Di dalam pesawat, saya dapat kursi 12 B, di tengah-tengah. Tapi waktu mau menaruh tas dan dokumen, ternyata kabin di atas kursi sudah penuh. Saya lihat mbak-mbak pramugari juga lagi sibuk mengatur penumpang lainnya dan barang-barangnya. Mau ditaruh dimana tas dan dokumen yang saya bawa?

Saya coba atur lagi barang-barang penumpang lain yang ada di kabin, ternyata masih ada tempat. Cuma ada satu dokumen yang nggak muat dimasukkan ke dalam kabin. Akhirnya diletakkan di bawah dan jelas mengganggu posisi kaki untuk bersandar.

Setelah duduk dan mengencangkan sabuk pengaman, mbak pramugari pun membagikan permen. Sebelum lepas landas, saya tanya, “ Penumpang di 12 A mana, kok masih kosong Mbak? ” Sudah closed, Pak”. Wah, berarti kesempatan duduk dekat jendela dan saya langsung pindah posisi. Dokumen pun pindah juga, ada di bawah kursi 12 B tempat saya semula.

Detik-detik saat lepas landas adalah yang paling mendebarkan diri saya. Sejak pilot mengatakan “cabin crew, take off position”, saya tak henti-hentinya berdoa. Bacaan Basmalah, Subhanallah dan Laa Haula Walaa Quwwata Illa Billah terus saya ucapkan.

Alhamdulillan, akhirnya pesawat berhasil lepas landas dan mengangkasa di ketinggian 34.000 kaki atau sekitar 11.000 meter. Karena duduk dekat jendela, saya keluarkkan BB dan memotret pemandangan di bagian kiri pesawat. Inilah hasilnya.

Selesai memotret, sekitar jam 11.30 WIB, pramugari menghidangkan kotak makanan yang berisi burger mini dan roti isi daging, plus jelly kelapa. Pikiran saya, mungkin karena belum saatnya jam makan siang, jadi hidangan yang muncul roti. Lumayan untuk pengganjal perut, padahal saya berharap yang disajikan adalah nasi he….he….he….he…..
Sekitar jam 11.45 WIB, diumumkan oleh pramugari bahwa pesawat akan mendarat di bandara Supadio Pontianak 20 menit lagi.

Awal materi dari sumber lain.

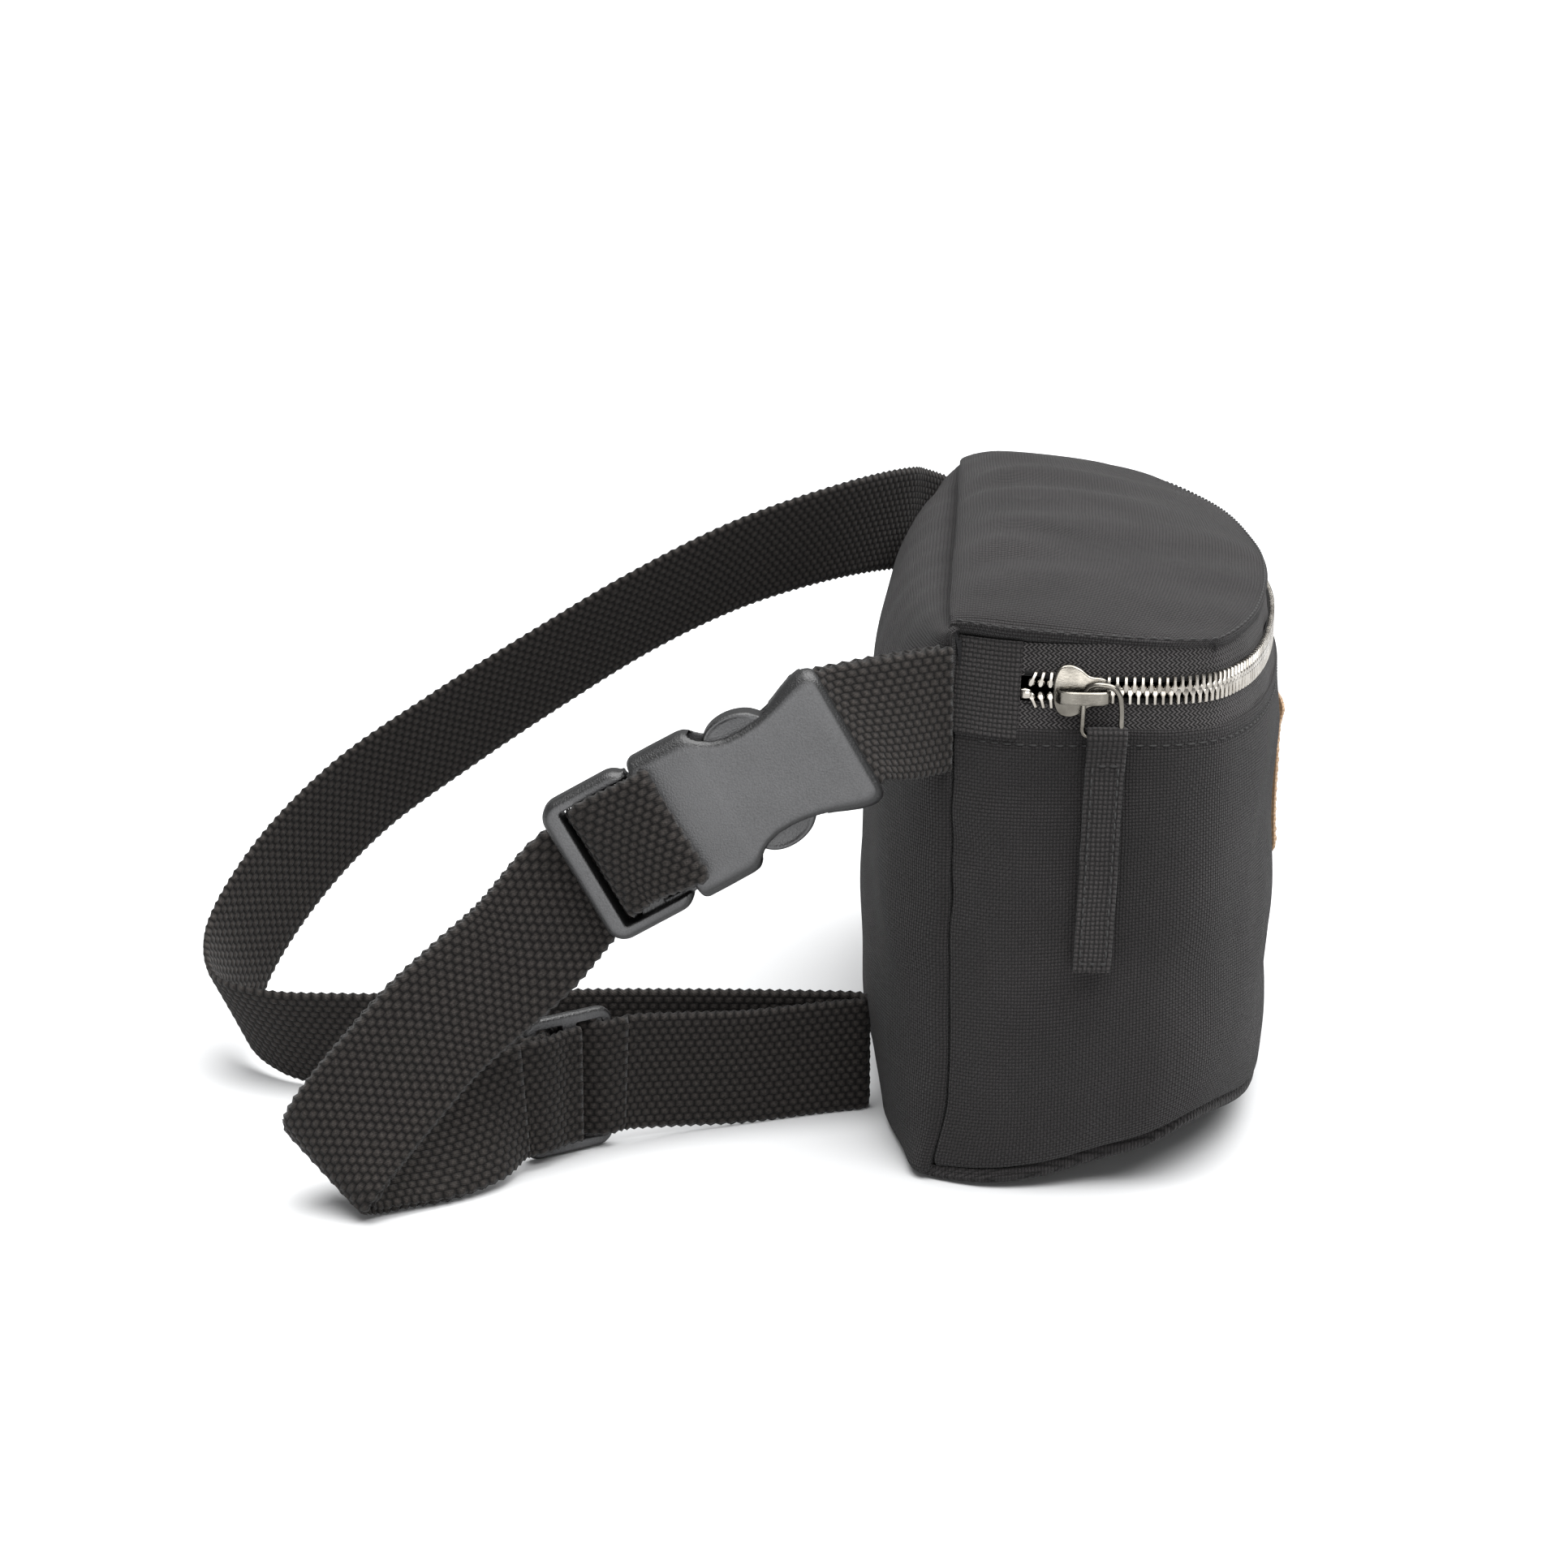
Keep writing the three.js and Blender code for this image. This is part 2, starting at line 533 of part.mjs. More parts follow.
function waistStrap() {
  const route = [
    ...BIG_ARC, ...U_TURN, ...NEAR_RUN, ...adjusterRoute(THROUGH_ADJUSTER), ...FOLD,
    ...throughFitting(BUCKLE_FRAME, BUCKLE_ACROSS, OVER_THE_BAR), ...innerLayer(FOLD).reverse(),
    ...adjusterRoute(LOOSE_END),
  ];
  return ribbon(route, 2, WEBBING.width, WEBBING.thickness);
}

// The short tab leaves the near back seam, turns round the female's bar and comes back behind itself.
const TAB_LAYER = 1.7;
const TAB_OUT = [
  [-116.8, 40.4, 116, 0, 0, 1], [-120, 44, 116, 0, 0.05, 1], [-126.6, 49.4, 116.6, 0, 0.3, 0.95],
  [-133.4, 54.6, 118.4, 0, 0.47, 0.88],
];
const ROUND_THE_BAR = [
  [73.4, -2.8], [71.4, -0.2], [69, 0.6], [66.6, 0.5], [64.7, -0.6], [64.3, -2.2], [64.9, -4], [67.2, -5.1],
  [69, -6.6], [70.8, -8.8],
];
const TAB_BACK = [
  [-132.8, 57.6, 118.2, 0, 0.5, 0.866], [-125, 51.7, 116.6, 0, 0.34, 0.94], [-118.6, 46.6, 116, 0, 0.05, 1],
  [-115.8, 43.8, 116, 0, 0, 1],
];

function tabWebbing() {
  const turn = throughFitting(BUCKLE_FRAME, BUCKLE_ACROSS, ROUND_THE_BAR);
  return ribbon([...TAB_OUT, ...turn, ...TAB_BACK], 3, WEBBING.width, TAB_LAYER);
}

function adjuster() {
  const { length, height, bar, centreBar, thickness } = ADJUSTER;
  const body = plate(roundedRectangle(-length / 2, length / 2, -height / 2, height / 2, 4),
    -thickness / 2, thickness / 2, 0.8);
  const slotHalf = WEBBING.width / 2 + 0.5;
  const slot = (from, to) => box(from, to, -slotHalf, slotHalf, -THROUGH, THROUGH);
  return combine(body, {
    cut: [slot(-length / 2 + bar, -centreBar / 2), slot(centreBar / 2, length / 2 - bar)],
  }).applyMatrix4(ADJUSTER_FRAME);
}

// ---- the assembly -------------------------------------------------------------------------------

addPart("front_panel", frontPanel(), CANVAS);
addPart("back_panel", backPanel(), CANVAS);
addPart("bottom_panel", bottomPanel(), CANVAS);
addPart("lining", lining(), LINING);
addPart("top_panel", topPanel(), CANVAS);
addPart("front_label", label(), CORK);
addPart("zip_end_tab_near", bandStrip(0.004, TAB_END, ZIP.low, ZIP.high, CLOTH, 6), TAPE);
addPart("zip_end_tab_far", bandStrip(1 - TAB_END, 0.996, ZIP.low, ZIP.high, CLOTH, 6), TAPE);
addPart("zip_tape_lower", bandStrip(TAPE_START, 1 - TAPE_START, ZIP.low,
  ZIP.mid - CHAIN.halfWidth - GAP, 1, 60), TAPE);
addPart("zip_tape_upper", bandStrip(TAPE_START, 1 - TAPE_START, ZIP.mid + CHAIN.halfWidth + GAP,
  ZIP.high, 1, 60), TAPE);
addPart("zip_teeth_lower", chainHalf(-1), METAL);
addPart("zip_teeth_upper", chainHalf(1), METAL);
addPart("zip_slider", sliderBody(), METAL);
addPart("slider_eye", sliderEye(), METAL);
addPart("pull_ring", pullRing(), METAL);
addPart("pull_tab", pullTab(), CANVAS);
addPart("buckle_female", buckleFemale(), PLASTIC);
addPart("buckle_male", buckleMale(), PLASTIC);
addPart("prong_upper", prong(1), PLASTIC);
addPart("prong_lower", prong(-1), PLASTIC);
addPart("buckle_tab", tabWebbing(), WEB);
addPart("waist_strap", waistStrap(), WEB);
addPart("strap_adjuster", adjuster(), PLASTIC);

export default pack;
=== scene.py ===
"""Looks of a canvas waist pack with a metal zip, a webbing strap, a side-release buckle and a strap adjuster.

Lengths are millimetres until a mesh is made, and then metres. +X runs along the pack, -Y is its front, +Y the
wearer's side, +Z up, and Z = 0 is the table.
"""
import math

import bmesh
import bpy
import numpy as np
from mathutils import Matrix, Vector


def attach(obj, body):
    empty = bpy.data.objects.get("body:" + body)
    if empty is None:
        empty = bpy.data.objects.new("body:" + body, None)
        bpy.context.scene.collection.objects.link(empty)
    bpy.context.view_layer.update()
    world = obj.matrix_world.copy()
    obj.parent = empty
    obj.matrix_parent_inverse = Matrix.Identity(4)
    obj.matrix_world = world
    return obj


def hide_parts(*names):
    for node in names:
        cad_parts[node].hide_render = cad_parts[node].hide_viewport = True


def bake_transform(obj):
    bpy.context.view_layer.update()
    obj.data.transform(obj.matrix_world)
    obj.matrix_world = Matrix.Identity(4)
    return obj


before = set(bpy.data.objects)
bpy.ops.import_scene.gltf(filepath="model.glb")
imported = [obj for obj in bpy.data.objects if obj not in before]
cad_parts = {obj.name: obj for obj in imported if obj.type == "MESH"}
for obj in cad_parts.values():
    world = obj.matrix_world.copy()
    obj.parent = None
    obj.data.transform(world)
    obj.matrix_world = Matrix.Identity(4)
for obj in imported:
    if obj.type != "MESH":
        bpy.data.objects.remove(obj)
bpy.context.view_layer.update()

MM = 0.001
scene = bpy.context.scene


# ---- camera, light and floor ---------------------------------------------------------------------

def add_camera():
    data = bpy.data.cameras.new("camera")
    data.sensor_width = 36
    data.lens = 78.6
    data.clip_end = 60
    camera = bpy.data.objects.new("camera", data)
    forward = Vector((0.9632, 0.0591, -0.2620)).normalized()
    right = forward.cross(Vector((0, 0, 1))).normalized()
    up = right.cross(forward)
    turn = Matrix((right, up, -forward)).transposed().to_4x4()
    camera.matrix_world = Matrix.Translation((-0.8974, 0.0298, 0.3127)) @ turn
    scene.collection.objects.link(camera)
    scene.camera = camera


def add_softbox(name, at, target, size, power):
    data = bpy.data.lights.new(name, "AREA")
    data.shape = "RECTANGLE"
    data.size, data.size_y = size
    data.energy = power
    lamp = bpy.data.objects.new(name, data)
    toward = Vector(target) - Vector(at)
    lamp.rotation_euler = toward.to_track_quat("-Z", "Y").to_euler()
    lamp.location = at
    scene.collection.objects.link(lamp)


def add_studio():
    world = bpy.data.worlds.new("studio")
    world.use_nodes = True
    sky = world.node_tree.nodes["Background"]
    sky.inputs["Color"].default_value = (0.98, 0.99, 1.0, 1)
    sky.inputs["Strength"].default_value = 0.4
    scene.world = world
    scene.view_settings.view_transform = "Standard"
    scene.view_settings.look = "None"
    overhead = bpy.data.objects.new("overhead", bpy.data.lights.new("overhead", "SUN"))
    overhead.data.energy = 10
    overhead.data.angle = math.radians(75)
    overhead.rotation_euler = Vector((0.12, 0.16, -1)).to_track_quat("-Z", "Y").to_euler()
    scene.collection.objects.link(overhead)
    add_softbox("softbox_front", (-1.5, -0.1, 0.22), (0, 0.08, 0.12), (1.2, 0.4), 9)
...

Tepat pukul 12.05 WIB, syukur alhamdulillah, pesawat mendarat dengan selamat di bandara. Dua bis pun bersiap – siap menjemput penumpang untuk diantar ke ruang kedatangan. Pengalaman terbang bersama GA 502 pun berakhir di sini.
Mengutip kata-kata pramugari, “ Terima kasih telah terbang bersama Garuda. Sampai jumpa pada penerbangan Garuda selanjutnya “.